The second piece of disinformation is that the concept of mobility partnerships for particular age groups and professions is not understood as being as widespread as it is around the world. In no case does it amount to full free movement, and it is often numerically capped. So far as the EU is concerned, the Commissioner who will now be handling the matter in the new Commission, Maroš Šefčovič, made clear last week that any UK-EU scheme would not—I repeat “not”—amount to free movement.

Having got rid of those two main pieces of disinformation, it surely makes sense for the Government to consider carefully the pros and cons of such a mobility partnership. I hope the Minister will say that they will now do that, so that we are in a position to engage constructively if and when the idea is raised with us in the reset negotiations.

So far as your Lordships’ European Affairs Committee is concerned, the idea was studied in the process of preparing the report we made to the Government and the House in April 2023. I was serving as a member of the committee at the time, and we concluded that the idea made a lot of sense and would be in the UK’s interest. When the then Government reacted to our conclusion, they did not agree, but they were a different Government. Our report, which was subscribed to by a committee of all parties and none, is surely therefore worth looking at again now.

Since the time of that report by your Lordships’ European Affairs Committee, I would suggest that the case for giving positive consideration to a UK-EU mobility partnership has become much more compelling. Following our departure from the EU almost five years ago to the day, the opportunities for those in this age bracket to be likely to be covered by any mobility partnership have shrunk dramatically on both sides of the channel. Brexit has deprived them of many of the openings they had when we were a member of the EU.

School visits have virtually collapsed; access to the ever more successful Erasmus scheme, to which other non-EU countries belong, has lapsed; knowledge of other European languages in this country has continued to slide; the activities of performing artists of all kinds have been hit hard; and young professionals in a whole range of specialisations have ceased to have easy access to jobs on both sides of the channel. That is a pretty sorry litany, and I could go on.

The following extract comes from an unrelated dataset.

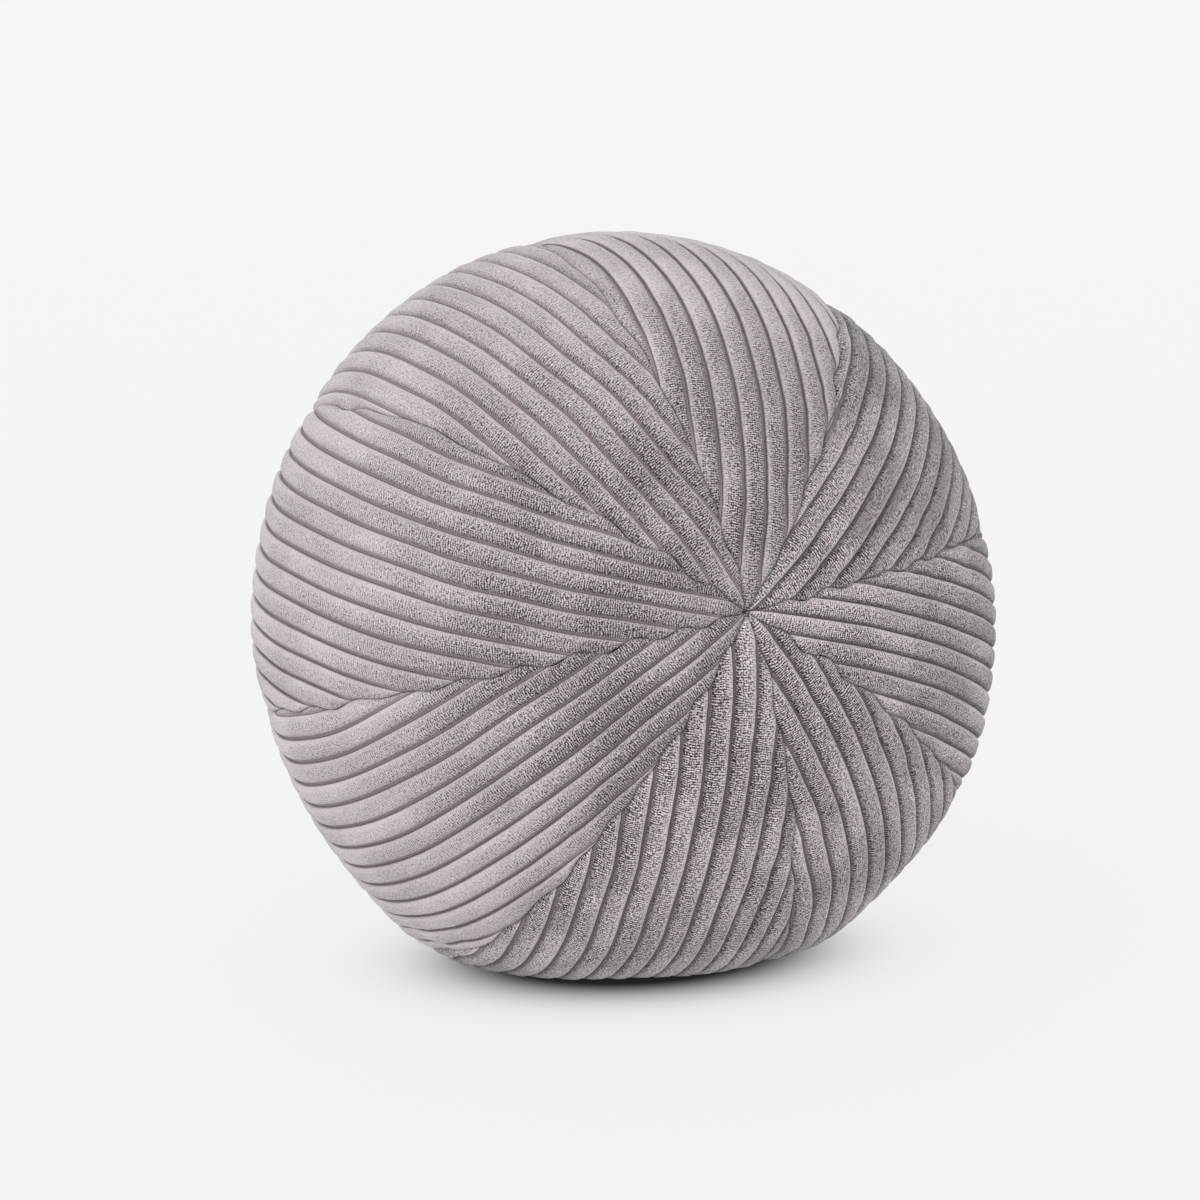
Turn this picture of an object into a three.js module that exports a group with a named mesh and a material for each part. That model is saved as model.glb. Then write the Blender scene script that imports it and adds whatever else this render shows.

Moreover, the sign of interest in a mobility partnership with us, which we have heard from Brussels, means that there is a good chance that such an approach would fulfil one crucial characteristic for success in negotiation: mutual benefit to both sides.

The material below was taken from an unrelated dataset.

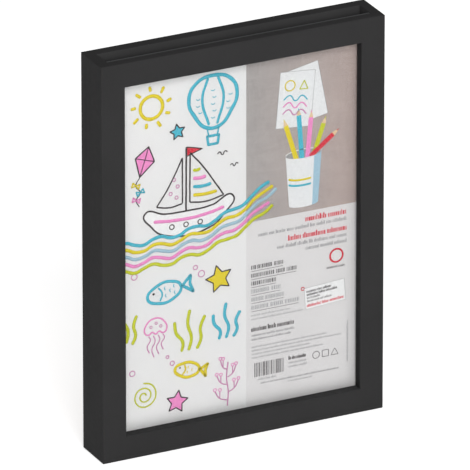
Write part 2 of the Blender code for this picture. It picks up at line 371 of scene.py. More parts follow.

The time has surely come to stop sucking our teeth, to stop repeating constantly the mantra “We have no plans for a mobility partnership”, and to give the whole idea a thorough and open-minded consideration. After all, we might discover some help there for the Government’s top priority of stimulating growth.

Finally, on a more general point, it does not make sense and is not in our national interest for us to debate every idea for improving the UK’s post-Brexit relationship with the EU as if it was a rerun of the damagingly divisive debates we had between 2016 and 2019 over the principle of our EU membership. The debate we are having today is not part of that and should not be treated as if it was.